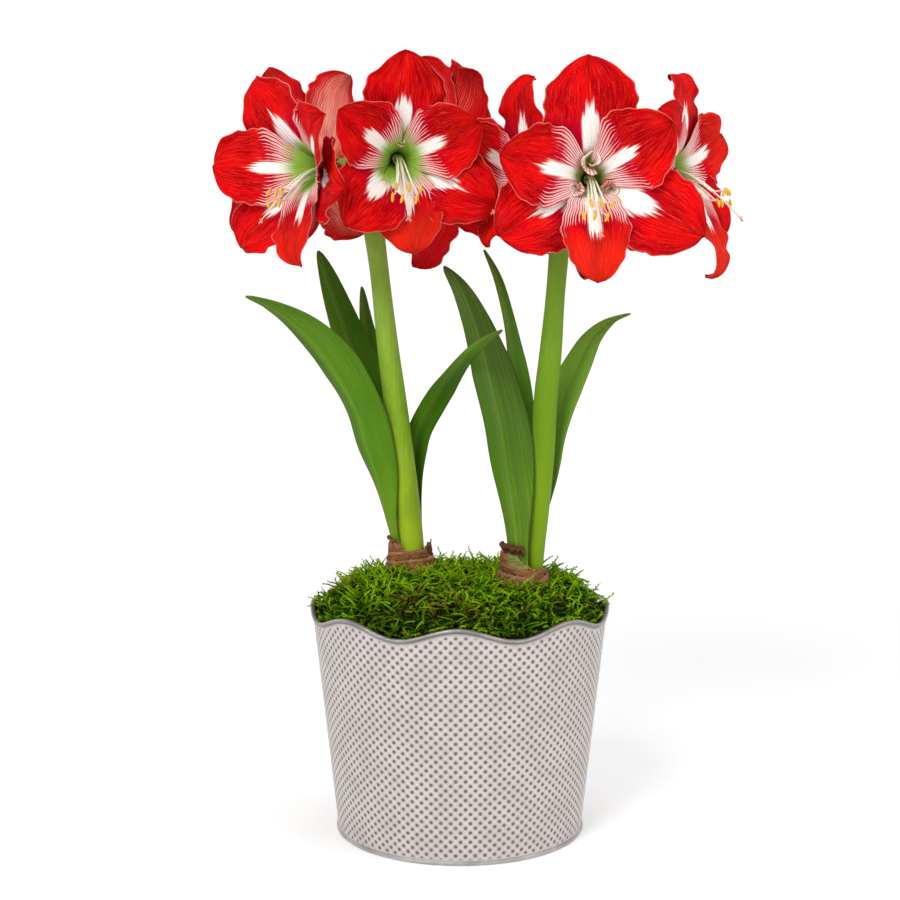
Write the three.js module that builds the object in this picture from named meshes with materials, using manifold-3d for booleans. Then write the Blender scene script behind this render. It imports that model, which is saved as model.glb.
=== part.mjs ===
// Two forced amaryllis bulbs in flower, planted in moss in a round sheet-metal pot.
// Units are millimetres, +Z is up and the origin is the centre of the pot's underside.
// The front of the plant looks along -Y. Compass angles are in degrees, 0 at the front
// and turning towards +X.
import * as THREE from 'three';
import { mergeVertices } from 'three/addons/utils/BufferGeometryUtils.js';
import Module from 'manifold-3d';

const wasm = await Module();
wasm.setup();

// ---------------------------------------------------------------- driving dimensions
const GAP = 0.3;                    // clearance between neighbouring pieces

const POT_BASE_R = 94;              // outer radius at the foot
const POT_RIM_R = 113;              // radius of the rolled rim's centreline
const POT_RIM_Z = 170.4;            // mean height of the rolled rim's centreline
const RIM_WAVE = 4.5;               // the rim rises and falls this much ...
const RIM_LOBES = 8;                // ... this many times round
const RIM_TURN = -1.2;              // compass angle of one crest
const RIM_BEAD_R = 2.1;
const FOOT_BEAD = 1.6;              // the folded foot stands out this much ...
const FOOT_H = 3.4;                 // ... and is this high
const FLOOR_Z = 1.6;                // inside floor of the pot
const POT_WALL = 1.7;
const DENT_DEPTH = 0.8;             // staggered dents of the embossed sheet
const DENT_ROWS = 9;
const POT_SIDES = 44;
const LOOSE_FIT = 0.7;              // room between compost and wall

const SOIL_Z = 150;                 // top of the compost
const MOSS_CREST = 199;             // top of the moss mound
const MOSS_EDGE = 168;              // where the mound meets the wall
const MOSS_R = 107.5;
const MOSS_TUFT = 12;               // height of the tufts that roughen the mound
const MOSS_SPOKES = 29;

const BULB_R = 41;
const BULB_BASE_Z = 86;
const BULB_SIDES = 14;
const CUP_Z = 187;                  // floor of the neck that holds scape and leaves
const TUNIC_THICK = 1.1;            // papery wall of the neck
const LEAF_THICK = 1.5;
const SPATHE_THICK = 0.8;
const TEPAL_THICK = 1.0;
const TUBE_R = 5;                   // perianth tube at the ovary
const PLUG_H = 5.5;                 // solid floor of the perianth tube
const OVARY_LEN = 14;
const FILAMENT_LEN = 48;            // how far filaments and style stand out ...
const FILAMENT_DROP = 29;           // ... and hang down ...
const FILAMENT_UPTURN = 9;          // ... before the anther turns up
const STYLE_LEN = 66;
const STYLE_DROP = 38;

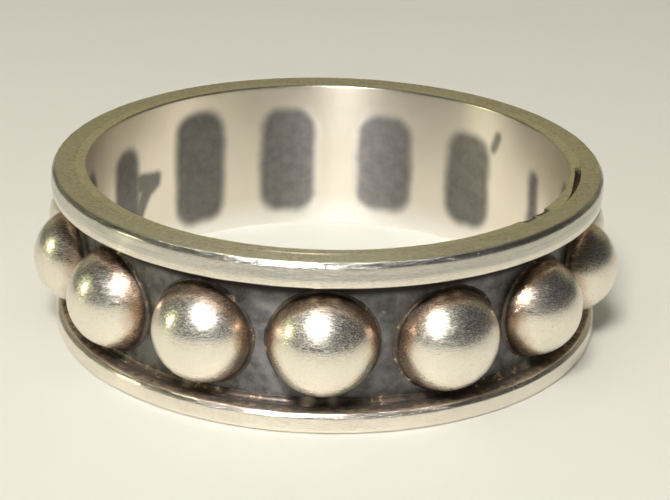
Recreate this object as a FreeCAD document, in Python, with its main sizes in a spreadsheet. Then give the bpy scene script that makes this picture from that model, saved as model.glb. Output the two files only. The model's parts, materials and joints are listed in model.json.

===============

Aim of the task:
Reproduce the entries above in full, verbatim.

Answer to the task:
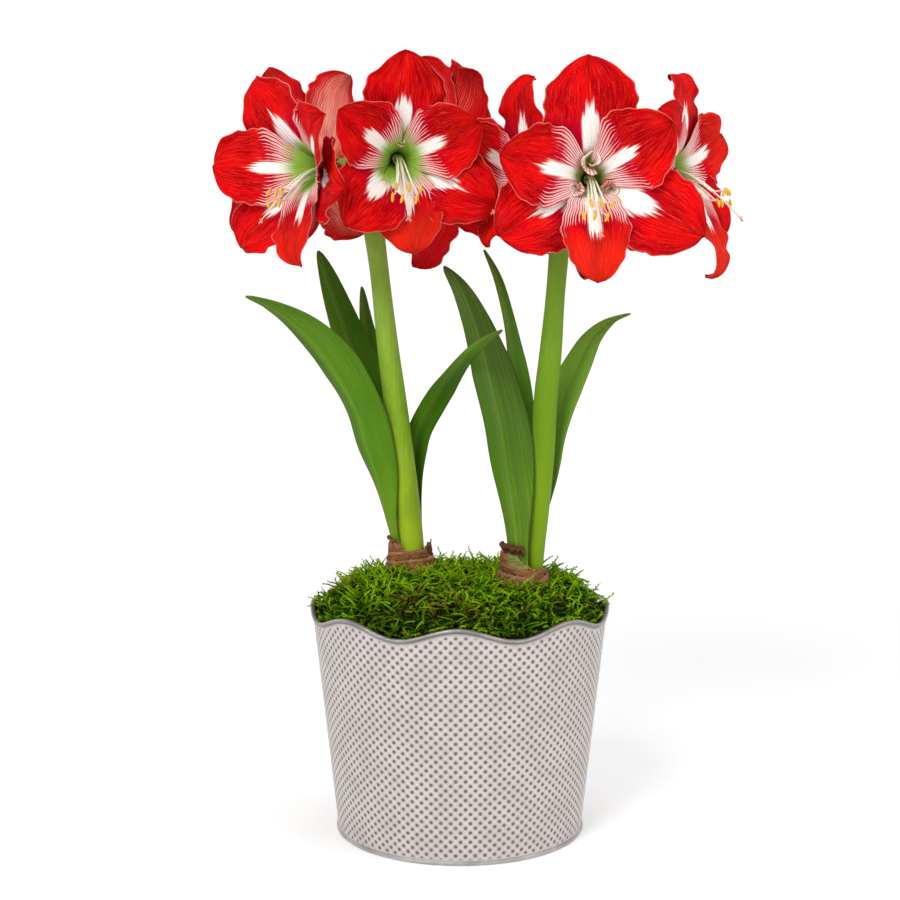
Write the three.js module that builds the object in this picture from named meshes with materials, using manifold-3d for booleans. Then write the Blender scene script behind this render. It imports that model, which is saved as model.glb.
=== part.mjs ===
// Two forced amaryllis bulbs in flower, planted in moss in a round sheet-metal pot.
// Units are millimetres, +Z is up and the origin is the centre of the pot's underside.
// The front of the plant looks along -Y. Compass angles are in degrees, 0 at the front
// and turning towards +X.
import * as THREE from 'three';
import { mergeVertices } from 'three/addons/utils/BufferGeometryUtils.js';
import Module from 'manifold-3d';

const wasm = await Module();
wasm.setup();

// ---------------------------------------------------------------- driving dimensions
const GAP = 0.3;                    // clearance between neighbouring pieces

const POT_BASE_R = 94;              // outer radius at the foot
const POT_RIM_R = 113;              // radius of the rolled rim's centreline
const POT_RIM_Z = 170.4;            // mean height of the rolled rim's centreline
const RIM_WAVE = 4.5;               // the rim rises and falls this much ...
const RIM_LOBES = 8;                // ... this many times round
const RIM_TURN = -1.2;              // compass angle of one crest
const RIM_BEAD_R = 2.1;
const FOOT_BEAD = 1.6;              // the folded foot stands out this much ...
const FOOT_H = 3.4;                 // ... and is this high
const FLOOR_Z = 1.6;                // inside floor of the pot
const POT_WALL = 1.7;
const DENT_DEPTH = 0.8;             // staggered dents of the embossed sheet
const DENT_ROWS = 9;
const POT_SIDES = 44;
const LOOSE_FIT = 0.7;              // room between compost and wall

const SOIL_Z = 150;                 // top of the compost
const MOSS_CREST = 199;             // top of the moss mound
const MOSS_EDGE = 168;              // where the mound meets the wall
const MOSS_R = 107.5;
const MOSS_TUFT = 12;               // height of the tufts that roughen the mound
const MOSS_SPOKES = 29;

const BULB_R = 41;
const BULB_BASE_Z = 86;
const BULB_SIDES = 14;
const CUP_Z = 187;                  // floor of the neck that holds scape and leaves
const TUNIC_THICK = 1.1;            // papery wall of the neck
const LEAF_THICK = 1.5;
const SPATHE_THICK = 0.8;
const TEPAL_THICK = 1.0;
const TUBE_R = 5;                   // perianth tube at the ovary
const PLUG_H = 5.5;                 // solid floor of the perianth tube
const OVARY_LEN = 14;
const FILAMENT_LEN = 48;            // how far filaments and style stand out ...
const FILAMENT_DROP = 29;           // ... and hang down ...
const FILAMENT_UPTURN = 9;          // ... before the anther turns up
const STYLE_LEN = 66;
const STYLE_DROP = 38;

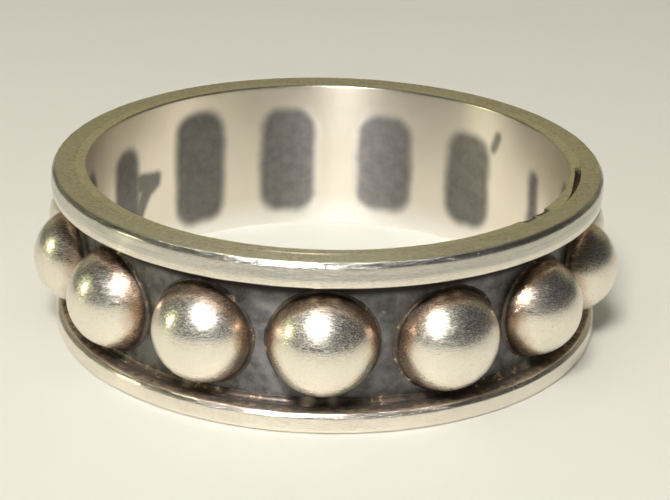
Recreate this object as a FreeCAD document, in Python, with its main sizes in a spreadsheet. Then give the bpy scene script that makes this picture from that model, saved as model.glb. Output the two files only. The model's parts, materials and joints are listed in model.json.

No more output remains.